「私はキツネ」

 

 

上記の発言だけを読んだ時に意味が通じるだろうか?

何かの演劇のキツネ役の人の台詞?BABYMETALか?

それともキツネに憑依された人の発言?

そんな非日常的な発言として受け取ることも十分ありうる。

 

この台詞がうどん屋での発言、あるいはうどん屋への出前注文のための聞き取りに対する答えという文脈があれば、ごく日常的な会話として成立する。

 

20世紀を代表する哲学者ウィトゲンシュタインの後期哲学によれば、語の意味とは、言語内におけるその慣用であり、言語によって意味は明らかにされない。何故なら意味というのは言語外のさまざまなコンテクストに属するものだからであると「哲学探究」で主張する。

 

 

言葉の意味は前後の文脈はもちろん、シチュエーションやTPOによって異なるし、その民族の風習や文化などを背景に発展し、新たな意味が形成され、さらに日常的な言葉の使用や用途によって増えたり変わったりする。

 

これをウィトゲンシュタインは「言語ゲーム」と呼んだ。

 

「言語道断」「無分別」「無学」「我慢」などの仏教用語は時代とともに用いられ方によって、原語とはまったくかけ離れた意味で使われるようになった。

 

「うがい」という習慣がない国には「うがい」という言葉はない。

同様に目に見える色をどこまで細かく分類するかも言語によって異なる。

 

英語圏では8つのカテゴリー(レッド、ブルー、グリーン、ピンク、パープル、オレンジ、イエロー、ブラウン)に分類されるが、パプアニューギニアのベリンモ族のカラースペースには5つの色しかない。

 

その色があるかないかも言語によるラベリングに依存する。

言語は習慣や文化のみならず、認識論や存在論にも深く関与する。

さらにウィトゲンシュタインは「哲学は、いかなるしかたにせよ、言語の慣用に抵触してはならない。それゆえ、哲学は、最終的には、言語の慣用を記述できるだけである。(哲学探究124)」とまで言い切る。

 

人の噂というのは聞きかじりの上に尾ひれはひれが付いていることもあり、取るに足りないというのはこの文脈無視の切り取りを元にしていることが多いからでもある。
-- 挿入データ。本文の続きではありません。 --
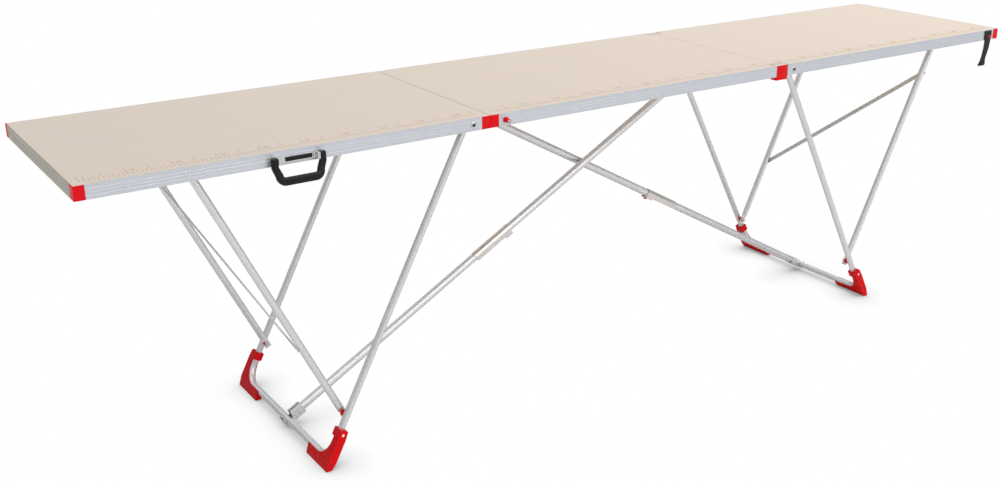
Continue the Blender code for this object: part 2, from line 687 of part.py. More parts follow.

冒頭の発言を聞きかじった人から「あの人はキツネに憑依されているから近づかない方がよい」という流言飛語が飛び交うことだって十分ありうる。

 

「言葉の乱れ」なんて言っていること自体、言語の本質を考えたこともない人が自分が使ってきた言葉に固執しているだけと言えなくもない。

 

PS.「私はキツネ」はYahoo!掲示板でウィトゲンシュタインに関する読書会にて、哲友であるget953さんが用いた事例。